The resulting book is gorgeous but also a little confounding. The images dance from page to page (another of Flamme's inspirations is Calder's mobiles), only occasionally making space for blocks or lines of text. A bookish colleague of mine found it upsetting. But designers I showed it to loved it. One, whom I hadn't told the backstory, wondered if the text was necessary at all!


I'm not sure what I think (the uniformity of the images seems in tension with the polyphonic aspirations of the original project, for instance), but I'm intrigued enough by it that I want to build the Universe of Terms - book and website - into "Theorizing Religion," which I teach again next semester. 

From today's class discussion I'm fascinated by the possibility of representing concepts in this visual way.

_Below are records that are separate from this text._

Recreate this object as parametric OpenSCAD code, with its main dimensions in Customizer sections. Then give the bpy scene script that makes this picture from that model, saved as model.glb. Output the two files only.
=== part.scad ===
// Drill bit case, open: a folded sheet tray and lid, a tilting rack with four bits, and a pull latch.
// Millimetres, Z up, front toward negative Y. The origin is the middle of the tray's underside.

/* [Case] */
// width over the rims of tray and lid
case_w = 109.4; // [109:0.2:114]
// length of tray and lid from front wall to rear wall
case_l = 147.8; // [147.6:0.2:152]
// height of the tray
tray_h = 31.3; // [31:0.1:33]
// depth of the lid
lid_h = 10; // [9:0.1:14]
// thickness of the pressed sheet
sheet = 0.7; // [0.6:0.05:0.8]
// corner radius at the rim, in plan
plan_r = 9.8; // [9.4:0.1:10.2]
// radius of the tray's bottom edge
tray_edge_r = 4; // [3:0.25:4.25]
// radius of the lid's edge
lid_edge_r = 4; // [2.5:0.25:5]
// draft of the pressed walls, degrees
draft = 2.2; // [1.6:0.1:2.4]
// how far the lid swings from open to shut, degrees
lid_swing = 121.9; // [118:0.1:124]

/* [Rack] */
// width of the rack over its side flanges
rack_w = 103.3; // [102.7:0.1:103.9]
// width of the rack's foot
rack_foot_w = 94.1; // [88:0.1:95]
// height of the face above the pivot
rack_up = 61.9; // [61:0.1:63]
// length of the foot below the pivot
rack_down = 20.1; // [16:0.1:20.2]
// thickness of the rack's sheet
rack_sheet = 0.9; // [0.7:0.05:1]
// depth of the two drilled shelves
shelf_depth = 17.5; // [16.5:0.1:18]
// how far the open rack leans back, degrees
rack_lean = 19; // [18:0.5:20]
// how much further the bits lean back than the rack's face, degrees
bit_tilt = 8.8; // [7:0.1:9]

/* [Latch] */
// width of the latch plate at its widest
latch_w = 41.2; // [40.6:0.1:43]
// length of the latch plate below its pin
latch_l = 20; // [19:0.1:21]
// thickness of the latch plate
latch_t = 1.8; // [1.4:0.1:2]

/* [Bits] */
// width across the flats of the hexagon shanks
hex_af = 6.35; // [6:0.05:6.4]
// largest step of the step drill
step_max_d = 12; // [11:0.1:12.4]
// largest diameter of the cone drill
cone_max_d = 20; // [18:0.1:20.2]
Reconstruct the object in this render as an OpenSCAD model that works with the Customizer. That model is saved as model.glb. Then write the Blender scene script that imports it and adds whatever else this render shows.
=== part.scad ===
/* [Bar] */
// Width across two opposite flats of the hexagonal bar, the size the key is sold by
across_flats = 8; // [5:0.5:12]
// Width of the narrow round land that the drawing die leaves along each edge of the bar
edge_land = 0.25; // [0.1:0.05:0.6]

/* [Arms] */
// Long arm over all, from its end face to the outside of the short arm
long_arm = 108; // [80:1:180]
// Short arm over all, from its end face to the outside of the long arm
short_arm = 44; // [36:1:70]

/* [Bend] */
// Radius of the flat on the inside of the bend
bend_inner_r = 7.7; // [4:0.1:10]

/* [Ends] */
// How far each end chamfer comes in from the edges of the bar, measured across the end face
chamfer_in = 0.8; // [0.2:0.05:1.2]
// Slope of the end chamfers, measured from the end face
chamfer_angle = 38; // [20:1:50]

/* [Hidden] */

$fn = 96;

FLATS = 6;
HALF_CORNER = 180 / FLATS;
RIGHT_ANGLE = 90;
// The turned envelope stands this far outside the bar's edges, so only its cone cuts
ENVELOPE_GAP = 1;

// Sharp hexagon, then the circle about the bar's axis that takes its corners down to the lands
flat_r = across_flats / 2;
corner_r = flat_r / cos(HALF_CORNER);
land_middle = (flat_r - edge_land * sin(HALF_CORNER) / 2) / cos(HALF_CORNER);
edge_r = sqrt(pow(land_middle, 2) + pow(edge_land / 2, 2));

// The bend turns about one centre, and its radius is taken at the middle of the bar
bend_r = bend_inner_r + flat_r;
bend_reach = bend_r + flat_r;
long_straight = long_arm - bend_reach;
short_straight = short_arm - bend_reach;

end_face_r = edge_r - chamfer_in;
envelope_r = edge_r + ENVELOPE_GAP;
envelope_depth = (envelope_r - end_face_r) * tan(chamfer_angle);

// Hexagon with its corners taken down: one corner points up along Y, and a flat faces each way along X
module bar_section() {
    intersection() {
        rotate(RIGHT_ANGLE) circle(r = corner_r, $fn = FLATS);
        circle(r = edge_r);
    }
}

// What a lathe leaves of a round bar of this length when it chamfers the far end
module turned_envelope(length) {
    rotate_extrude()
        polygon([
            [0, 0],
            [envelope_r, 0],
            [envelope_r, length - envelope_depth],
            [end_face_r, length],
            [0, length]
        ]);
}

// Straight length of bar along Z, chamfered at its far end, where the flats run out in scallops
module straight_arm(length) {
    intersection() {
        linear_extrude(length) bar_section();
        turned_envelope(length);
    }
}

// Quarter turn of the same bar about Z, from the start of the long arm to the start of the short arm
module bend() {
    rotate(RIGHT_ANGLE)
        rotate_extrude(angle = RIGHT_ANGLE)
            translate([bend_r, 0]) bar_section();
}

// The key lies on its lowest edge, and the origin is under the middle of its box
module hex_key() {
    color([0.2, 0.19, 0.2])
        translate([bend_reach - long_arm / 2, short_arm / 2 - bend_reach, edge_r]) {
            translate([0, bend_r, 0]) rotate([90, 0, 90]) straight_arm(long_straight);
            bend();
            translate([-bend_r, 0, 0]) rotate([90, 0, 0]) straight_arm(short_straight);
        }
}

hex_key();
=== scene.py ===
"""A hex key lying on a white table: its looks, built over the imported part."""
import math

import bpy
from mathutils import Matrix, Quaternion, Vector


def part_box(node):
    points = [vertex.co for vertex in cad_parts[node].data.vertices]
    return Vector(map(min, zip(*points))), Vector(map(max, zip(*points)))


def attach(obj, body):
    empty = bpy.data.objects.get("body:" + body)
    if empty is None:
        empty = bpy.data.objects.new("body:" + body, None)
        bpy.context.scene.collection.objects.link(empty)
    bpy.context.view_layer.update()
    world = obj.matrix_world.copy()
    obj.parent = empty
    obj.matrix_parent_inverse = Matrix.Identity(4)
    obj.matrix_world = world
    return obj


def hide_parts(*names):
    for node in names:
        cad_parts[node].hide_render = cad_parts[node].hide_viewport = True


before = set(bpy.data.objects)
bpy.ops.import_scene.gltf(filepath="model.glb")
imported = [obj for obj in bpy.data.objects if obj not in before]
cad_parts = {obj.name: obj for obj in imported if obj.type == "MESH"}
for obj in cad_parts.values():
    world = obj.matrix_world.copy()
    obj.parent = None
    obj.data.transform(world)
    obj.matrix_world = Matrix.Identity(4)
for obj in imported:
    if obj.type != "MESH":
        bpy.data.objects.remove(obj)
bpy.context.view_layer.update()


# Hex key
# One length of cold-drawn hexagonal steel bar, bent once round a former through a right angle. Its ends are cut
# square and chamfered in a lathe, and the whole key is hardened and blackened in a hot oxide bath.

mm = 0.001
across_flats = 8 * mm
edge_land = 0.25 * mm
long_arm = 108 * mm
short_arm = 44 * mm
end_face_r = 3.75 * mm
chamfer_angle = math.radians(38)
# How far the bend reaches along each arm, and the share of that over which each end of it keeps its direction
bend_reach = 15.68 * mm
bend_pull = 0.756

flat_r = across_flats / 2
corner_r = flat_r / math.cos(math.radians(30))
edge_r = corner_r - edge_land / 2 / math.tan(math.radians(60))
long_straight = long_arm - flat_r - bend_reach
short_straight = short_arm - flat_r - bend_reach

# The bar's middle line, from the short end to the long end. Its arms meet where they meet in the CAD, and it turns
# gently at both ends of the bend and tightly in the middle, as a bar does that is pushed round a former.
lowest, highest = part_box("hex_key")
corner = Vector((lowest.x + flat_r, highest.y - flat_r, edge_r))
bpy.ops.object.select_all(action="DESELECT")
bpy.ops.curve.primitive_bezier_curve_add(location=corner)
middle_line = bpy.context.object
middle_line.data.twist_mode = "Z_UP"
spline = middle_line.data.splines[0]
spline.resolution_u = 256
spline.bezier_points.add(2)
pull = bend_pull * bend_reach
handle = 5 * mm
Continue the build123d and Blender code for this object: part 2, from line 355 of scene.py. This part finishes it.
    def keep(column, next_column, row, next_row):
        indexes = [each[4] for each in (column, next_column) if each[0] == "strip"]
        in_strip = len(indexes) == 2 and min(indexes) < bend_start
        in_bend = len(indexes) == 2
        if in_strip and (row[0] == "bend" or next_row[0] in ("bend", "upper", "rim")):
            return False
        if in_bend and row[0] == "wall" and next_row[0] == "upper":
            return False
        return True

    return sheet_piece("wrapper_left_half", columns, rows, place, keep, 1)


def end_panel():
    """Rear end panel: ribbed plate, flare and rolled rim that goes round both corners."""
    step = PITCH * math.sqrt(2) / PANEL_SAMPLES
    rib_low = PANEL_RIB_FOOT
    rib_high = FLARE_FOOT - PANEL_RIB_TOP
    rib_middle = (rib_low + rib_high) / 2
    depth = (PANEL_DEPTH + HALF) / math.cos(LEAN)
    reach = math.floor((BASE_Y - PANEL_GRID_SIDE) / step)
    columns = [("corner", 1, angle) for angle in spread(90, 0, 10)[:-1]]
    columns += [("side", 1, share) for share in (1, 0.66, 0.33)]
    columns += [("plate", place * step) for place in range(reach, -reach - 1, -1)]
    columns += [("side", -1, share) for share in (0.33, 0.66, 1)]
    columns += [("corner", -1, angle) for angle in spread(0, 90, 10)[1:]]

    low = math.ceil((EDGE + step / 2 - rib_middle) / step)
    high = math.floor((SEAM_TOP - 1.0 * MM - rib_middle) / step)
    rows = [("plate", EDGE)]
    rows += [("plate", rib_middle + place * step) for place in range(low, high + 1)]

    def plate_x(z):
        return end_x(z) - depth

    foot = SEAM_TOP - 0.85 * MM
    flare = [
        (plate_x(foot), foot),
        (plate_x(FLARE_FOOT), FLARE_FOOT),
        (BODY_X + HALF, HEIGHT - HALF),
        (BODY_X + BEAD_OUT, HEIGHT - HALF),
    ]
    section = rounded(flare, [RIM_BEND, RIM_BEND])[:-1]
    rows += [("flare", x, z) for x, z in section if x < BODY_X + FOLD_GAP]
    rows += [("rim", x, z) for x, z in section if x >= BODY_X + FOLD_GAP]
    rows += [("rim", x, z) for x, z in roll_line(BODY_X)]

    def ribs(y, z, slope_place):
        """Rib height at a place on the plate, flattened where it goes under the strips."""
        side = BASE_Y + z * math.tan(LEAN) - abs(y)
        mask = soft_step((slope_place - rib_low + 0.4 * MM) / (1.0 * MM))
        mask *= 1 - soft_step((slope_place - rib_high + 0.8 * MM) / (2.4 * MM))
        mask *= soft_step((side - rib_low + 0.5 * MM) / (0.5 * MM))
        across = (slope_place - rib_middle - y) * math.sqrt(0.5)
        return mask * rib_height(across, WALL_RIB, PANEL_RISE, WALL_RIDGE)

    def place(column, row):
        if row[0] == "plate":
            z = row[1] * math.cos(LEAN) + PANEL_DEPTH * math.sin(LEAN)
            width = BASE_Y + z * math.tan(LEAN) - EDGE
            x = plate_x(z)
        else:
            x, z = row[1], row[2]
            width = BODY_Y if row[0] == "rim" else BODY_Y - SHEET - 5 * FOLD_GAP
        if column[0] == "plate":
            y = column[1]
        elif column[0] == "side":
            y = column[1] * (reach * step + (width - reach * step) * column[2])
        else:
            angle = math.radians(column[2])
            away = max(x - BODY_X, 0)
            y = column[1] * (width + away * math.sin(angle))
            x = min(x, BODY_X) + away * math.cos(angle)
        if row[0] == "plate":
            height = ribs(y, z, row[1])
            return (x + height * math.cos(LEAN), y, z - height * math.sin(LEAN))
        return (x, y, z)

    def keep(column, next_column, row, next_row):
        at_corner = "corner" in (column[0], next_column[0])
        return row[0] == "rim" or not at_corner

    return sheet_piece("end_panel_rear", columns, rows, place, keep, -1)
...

Not just illustrating them, as though thought must always default to words! In some way this book of imagery is not just supported by all the scholarly work behind it but rises above it. Some things are lost, certainly (though it tells you how to find them); aren't others gained? 

I look forward, for instance, to working from these panels back to the essay from which the text is taken. The ideas, from Sylvia Wynter, are dense and difficult; do the images simplify, clarify, amplify?